The announcement marks the last anticipated reductions as part of Nokia’s focused strategy announcement of June 2012. The firm had pledged to cut 10,000 jobs by the end of 2013 as it adjust to its decline in the smartphone market. Nokia said that the changes will increase operational efficiency and reduce operating costs, “creating an IT organisation appropriate for Nokia’s current size and scope”.

The majority of the employees affected by these planned changes are based in Finland. Nokia added that it will offer employees affected by the planned reductions both financial support and a comprehensive support program. The firm is beginning the process of engaging with employee representatives on these plans in accordance with country-specific legal requirements.

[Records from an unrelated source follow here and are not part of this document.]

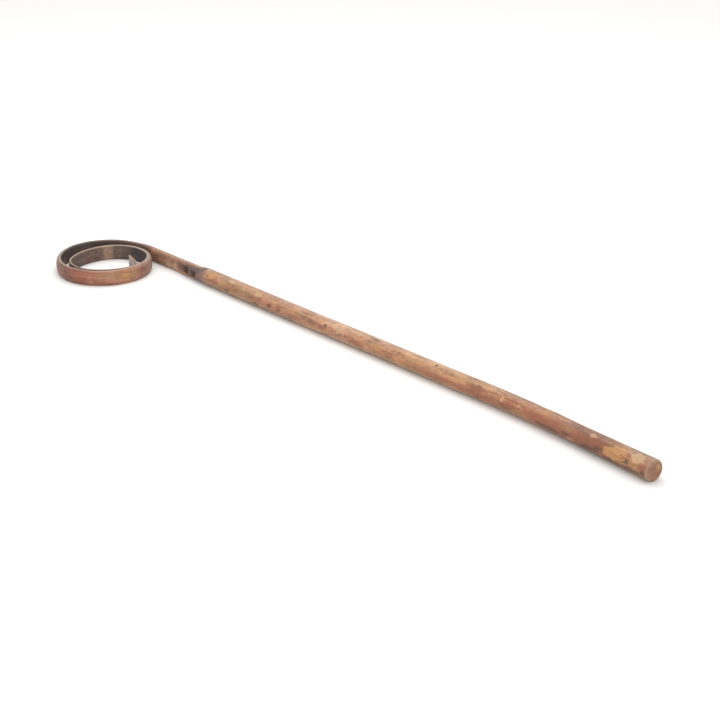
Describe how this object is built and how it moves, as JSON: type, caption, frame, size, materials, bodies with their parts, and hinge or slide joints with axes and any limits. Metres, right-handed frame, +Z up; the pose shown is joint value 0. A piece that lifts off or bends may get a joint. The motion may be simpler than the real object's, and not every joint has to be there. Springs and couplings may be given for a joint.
{
  "type": "boat hook",
  "caption": "Wooden boat hook: a long round hand pole with a bentwood strip coiled into a flat closed eye, lapped and riveted to its head.",
  "frame": {"origin": "centre of the bounding box on the surface that the hook lies on", "axes": "+X along the pole towards the butt; +Z up, across the flat coil; +Y away from the side that the coil hangs to"},
  "size_m": [1.4315, 0.214, 0.0361],
  "materials": {
    "pole_wood": "old hand-worn bare hardwood pole, warm brown with pale patches",
    "crook_wood": "old bentwood, terracotta brown outside and grimy dark brown inside",
    "iron": "dark rusted hand-forged iron",
    "peg_wood": "dark riven hardwood pegs"
  },
  "bodies": {
    "root": {"pole": "pole_wood", "crook": "crook_wood", "rivet_front": "iron", "rivet_rear": "iron", "rove_front": "iron", "rove_rear": "iron", "peg_front": "peg_wood", "peg_side": "peg_wood"}
  },
  "joints": []
}
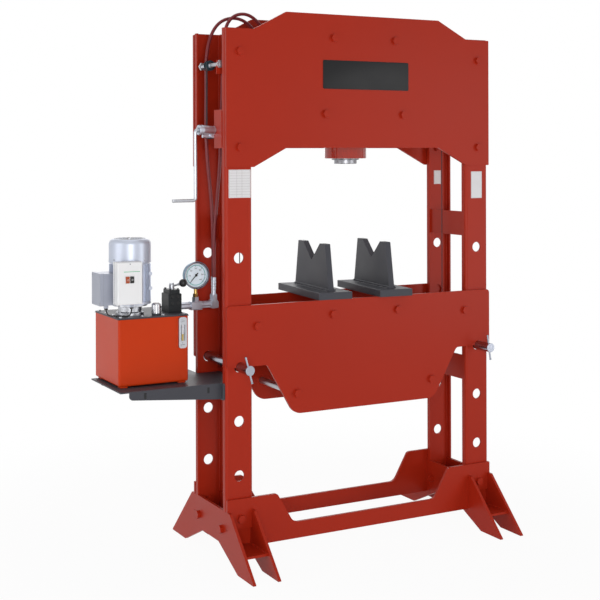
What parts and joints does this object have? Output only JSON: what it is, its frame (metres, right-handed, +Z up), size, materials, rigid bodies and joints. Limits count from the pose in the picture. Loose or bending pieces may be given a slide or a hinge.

Late last year, the handset firm agreed to sell and lease back its head office building in Espoo, Finland, because “owning real estate is not part of Nokia’s core business”. The firm said it received €170m for its headquarters from Exilion Capital Oy.

In October 2012, the firm posted its fifth consecutive quarterly loss. The firm recorded an operating loss of €576m ($752) for the quarter ending September 30, 2012, dwarfing the €71m loss the firm posted in the same period in 2011. Net sales also dropped 19 per cent year-on-year from €8.98bn to €7.24bn.